Насколько я понимаю, коммерческий этап очень сильно оказал влияние на быт художника, а на сами художественные произведения коммерческая эпоха повлияла?
Тогда ходили какие-то цеховики или куча каких-то меховиков, которые отваливали в Швейцарию. И каждому нужно было что-то отвезти с собой, хотя бы в качестве сувенира… Мы им сказали, что есть модное современное искусство, и они на Фурманный ходили толпами и все время что-то покупали. Вообще Фурманный напоминал какой-то порт, все решили делать картины размером 1,5 на 2 метра, как наиболее коммерчески успешные, завалили весь двор подрамниками. А в каждой мастерской сидело по пять человек покупателей. Шел невероятный и энергичный чес.
Фото: Георгий Кизевальтер
Вам было интереснее работать в группе или индивидуально?

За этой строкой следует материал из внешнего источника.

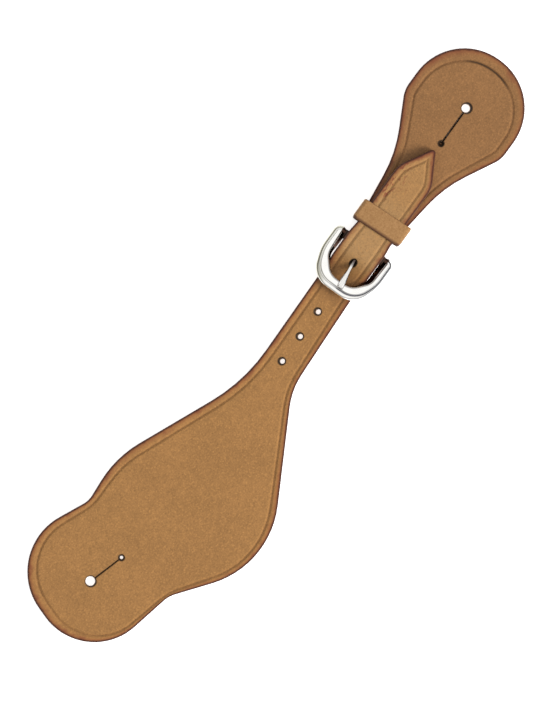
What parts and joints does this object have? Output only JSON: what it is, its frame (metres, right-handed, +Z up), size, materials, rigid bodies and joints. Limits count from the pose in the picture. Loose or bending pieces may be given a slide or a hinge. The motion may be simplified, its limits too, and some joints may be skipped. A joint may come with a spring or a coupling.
{
  "type": "spur strap",
  "caption": "Buckled leather spur strap with a two-lobed buttonhole wing, a punched billet, a loose keeper and a horseshoe heel-bar buckle with a tongue.",
  "frame": {"origin": "middle of the strap's outline in plan, on the surface that it lies on", "axes": "+X along the strap from the two-lobed wing to the round lobe, +Y across the strap, +Z up from the lying strap"},
  "size_m": [0.3342, 0.087, 0.0136],
  "materials": {
    "strap_leather": "oiled russet skirting leather with burnished edges",
    "keeper_leather": "oiled russet leather with burnished edges",
    "waxed_thread": "waxed tan thread",
    "buckle_metal": "polished nickel plate",
    "staple_steel": "plain steel wire"
  },
  "bodies": {
    "strap": {"buckle_strap": "strap_leather", "stitch_row_left": "waxed_thread", "stitch_row_right": "waxed_thread"},
    "billet": {"billet_strap": "strap_leather"},
    "keeper": {"keeper_loop": "keeper_leather", "keeper_staple": "staple_steel"},
    "frame": {"buckle_frame": "buckle_metal"},
    "tongue": {"buckle_tongue": "buckle_metal"}
  },
  "joints": [
    {"name": "frame_hinge", "type": "hinge", "parent": "strap", "child": "frame", "pos_m": [0.06037, -0.00027, 0.00495], "axis": [0, 1, 0], "range_deg": [0, 2.5]},
    {"name": "tongue_hinge", "type": "hinge", "parent": "frame", "child": "tongue", "pos_m": [0.06037, -0.00027, 0.00495], "axis": [0, 1, 0], "range_deg": [0, 3]},
    {"name": "keeper_slide", "type": "slide", "parent": "strap", "child": "keeper", "axis": [1, 0, 0], "range_m": [-0.0054, 0.0014]},
    {"name": "billet_play", "type": "slide", "parent": "strap", "child": "billet", "axis": [1, 0, 0], "range_m": [-0.0004, 0.0004]}
  ]
}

Мне всегда было интереснее работать в группе. Во-первых, из-за моей крайней робости. А во-вторых, собственно, я не играю на музыкальных инструментах и не устраиваю jam session, а когда находишься в состоянии общей эйфории, когда вместе что-то придумываешь, хохочешь... Вот это оно и есть. Только в последнее время у меня опять появилось тоже самое: вещи, когда с кем-то работаешь в диалоге, и есть самое дорогое. Пусть порой приходится идти на компромиссы, но по большому счету это то, что называется «движуха».
А есть какие-нибудь интересные истории, характеризующие то время? Конечно, связанные с художественной средой.
У меня другой среды и не было. Кстати, я сейчас вспомнил, конечно, самое яркое впечатление – это выставка в бане. Наверное, все так говорят, да? А что касается случаев, то у меня остались в памяти не случаи, а как бы такие картинки. Вот вижу, например, тот же заваленный двор Фурманного, и по нему идет делегация буддийских монахов в желтых костюмчиках. Кого только у нас не было.
Давайте поговорим об актуальном художнике. Кто такой актуальный художник того времени? И вообще было тогда такое понятие, как «актуальный художник»?
Тогда оно, собственно, было введено, вместо «современного художника». Ну, знаете, чем больше живу, тем меньше понимаю, что имеется в виду. Кто громче крикнет, тот и актуальней, наверное.
А сейчас кто такой «актуальный художник»?
Дело в том, что сейчас происходит институционализация того, что тогда началось в 90-е. Тогда просто никто не знал слова «институция», а была анархия.
Как вы воспринимаете современную художественную ситуацию? Есть ли в ней что-то похожее на те годы?
Похожесть заключается в том, что это та же ситуация, но стагнировавшая. Все то же самое, но это теперь приняло вид нормы. Например, если в то время «карьеризм» считалось бранным словом, то сейчас «карьерист» - это хорошее слово. Сейчас у всех портфолио есть. Тогда, как я уже говорил, была общая прыть, она всех вдохновляла. А сейчас прыть уже организованная, просто обычная прыть. Типа: я поступаю в институт, я получаю диплом и я делаю карьеру. Это, собственно, то, от чего мы в свое время бежали. Вот и все. Мне очень тяжело с нынешней молодежью общаться, поскольку, ощущается - мы дети разных народов. Нынешнее поколение - совсем другие люди, они говорят на другом языке, у них другой менталитет.
Фото: Александр Забрин
Может быть, это хорошо?
Кому? Мне - нет, мне дискомфортно.
А саму художественную ситуацию как вы оцениваете?
Я пока ничего хорошего в художественной ситуации не вижу. Вы видите что-то хорошее?
Но нужны же изменения?
А в том то и дело, что они не происходят. Это период стагнации, это не изменения, все идут по проторенной дорожке.
Но изменения сразу не могут же возникнуть?
Конечно, но уже давно ничего не происходит, с конца 90-х, почти 20 лет. Все становится такой обычной жвачкой. Вот тут у нас современное искусство. Так, откроем журнальчики, современное искусство вот такое, будем делать такое же. А мы пытались самостоятельно мыслить. А сейчас приведите мне пример художника, который ни на кого не ориентируется? - Хорошо, ну все уже показали, например, и что еще?
Я не могу, это будет субъективное мнение. А каким бы Вы хотели видеть современного художника?
Это очень хороший вопрос. Бессмысленный, типа: «а в чем смысл жизни?». Вот сейчас некий идеализм появился, но совершенно нет артистизма. Мы долго с ним боролись, с артистизмом, хотели, чтобы скучно было, брутально. И из-за этого сейчас возник дефицит артистизма. Мне сейчас хочется шепота, влажного взора, чего-то такого. Поскольку теперь все срываются на крик и соревнуются в том, кто кого перекричит. Но уже перекричать невозможно, ибо стоит общий ор, который скучен и неинтересен. Крик хорош в тишине. Мне бы хотелось шепота, понимаете?